Military and Political Expansion
Ghana expanded through a combination of military conquest and political alliances. A strong, well-equipped army protected trade routes from raiders and enforced the empire's authority over surrounding peoples. Conquered or allied groups became vassal states, meaning they maintained some local autonomy but paid tribute to the Ghana king. This network of vassal states extended Ghana's reach without requiring direct administration of every territory.
Ghana Empire's Structure
Social Hierarchy
Ghana was organized into clearly defined social classes:
- The king sat at the top as supreme ruler
- Noble families served as regional governors, military commanders, and royal advisors
- Commoners made up the majority of the population, including farmers, artisans, and traders. They were free people but owed taxes and labor or military service to the state
- Slaves occupied the lowest rung. They were typically acquired through warfare or trade and worked in agriculture, mining, and domestic service
This hierarchy was rigid, but it provided a clear administrative framework that helped the empire function across a large territory.

Religious Influences
Traditional African religions remained dominant throughout most of Ghana's history. These belief systems centered on ancestor veneration and spiritual forces tied to the natural world.

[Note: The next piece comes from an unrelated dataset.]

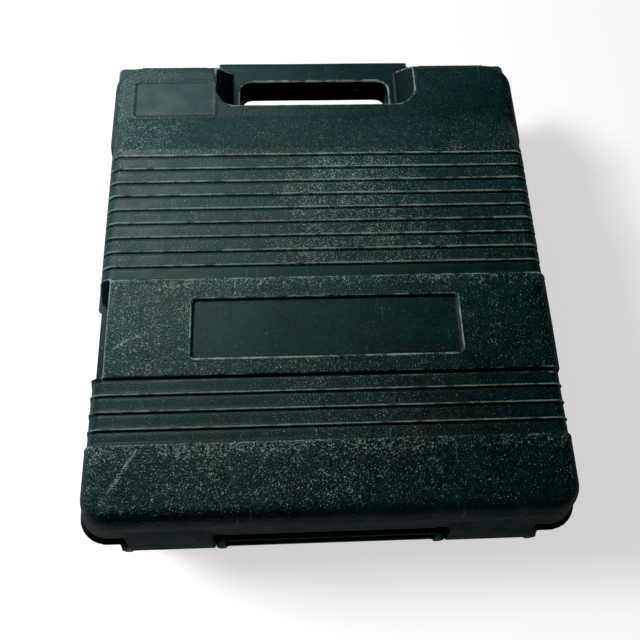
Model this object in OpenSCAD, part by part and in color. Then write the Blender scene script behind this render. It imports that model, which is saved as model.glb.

Islam arrived in the region through Arab and Berber traders beginning around the 8th century CE. It gradually gained a foothold, especially among the ruling class and merchant communities who had the most contact with Muslim traders. Rather than replacing traditional beliefs outright, Islam coexisted alongside them. This religious coexistence reflected Ghana's character as a diverse trading state where practical tolerance helped keep commerce flowing.
Ghana's Ruling Class
The King's Role
The king held the title Ghana (from which the empire gets its name) or Kaya Maghan, meaning "lord of the gold." He served as supreme ruler, chief military commander, and highest judicial authority. The king was also believed to possess divine or semi-divine qualities, which reinforced his legitimacy.
One of the king's most important powers was control over gold distribution. By regulating who could trade gold and in what quantities, the king prevented the market from being flooded, which would have driven prices down. This kept gold scarce and valuable.
The King's Council
The king did not rule alone. A council of ministers advised him on matters of state. Council members were typically drawn from noble families or, increasingly over time, from Islamic scholars who brought literacy and administrative expertise. The council served as a check on royal authority, ensuring that major decisions reflected broader elite consensus.
Roles of the Nobility
Noble families formed the backbone of Ghana's administration:
- They served as regional governors, responsible for tax collection, maintaining order, and recruiting soldiers in their territories
- Some held key positions at the royal court, such as the chief minister, who oversaw the empire's finances and foreign relations
- Their local authority made them essential intermediaries between the king and the broader population
Privileges of the Ruling Class
In exchange for their service, nobles enjoyed significant privileges: exemption from taxes, access to luxury goods (imported textiles, copper, and other prestige items), and the right to own slaves. These privileges weren't just rewards. They were a deliberate strategy to maintain noble loyalty and ensure the ruling class had a stake in the empire's continued success.

Major Centers of Power in Ghana
Kumbi Saleh: The Capital City
Kumbi Saleh was Ghana's capital and its largest urban center. Archaeological evidence and accounts from Arab geographers like al-Bakri (writing in 1067 CE) describe a city divided into two distinct sections: one housing the king's palace and the traditional court, and the other serving as a Muslim quarter with mosques and stone buildings where North African and Arab merchants lived and traded.
This dual layout physically reflected the empire's cultural balance between traditional African governance and the Islamic commercial world. Kumbi Saleh was the hub where gold, salt, ivory, and enslaved people changed hands in enormous quantities.
Audaghost: Gold Trade Center
Audaghost was a prosperous trading town that served as a key link between Ghana and the Saharan trade routes to the north. It was particularly important for the gold trade, acting as a staging point where caravans organized before crossing the desert. Its strategic position made it a prize worth fighting over; control of Audaghost was contested between Ghana and the Sanhaja Berbers.
Walata: Islamic Learning and Trade
Walata functioned as both a commercial stop on the trans-Saharan route and a center of Islamic scholarship. Scholars based in Walata helped spread Islamic learning throughout the western Sahel. The city's intellectual reputation grew over time, and it remained an important center of learning even after Ghana's decline.
Tadmekka: Salt Production and Trade
Tadmekka, located in the Sahara, was vital to the empire's economy because of its salt mines. Salt was extraordinarily valuable in West Africa. It was essential for preserving food in the tropical climate and was sometimes used as a form of currency. Tadmekka's position on the trans-Saharan route meant that salt mined there flowed directly into Ghana's commercial network.
Gao: Strategic Location and Future Significance
Gao sat on the Niger River, giving it importance as a center for river-based trade and transportation. Within the Ghana Empire's sphere of influence, Gao was a strategic outpost. Its long-term significance, however, extends beyond Ghana: Gao later became the capital of the Songhai Empire, which rose to dominate the region centuries after Ghana's decline.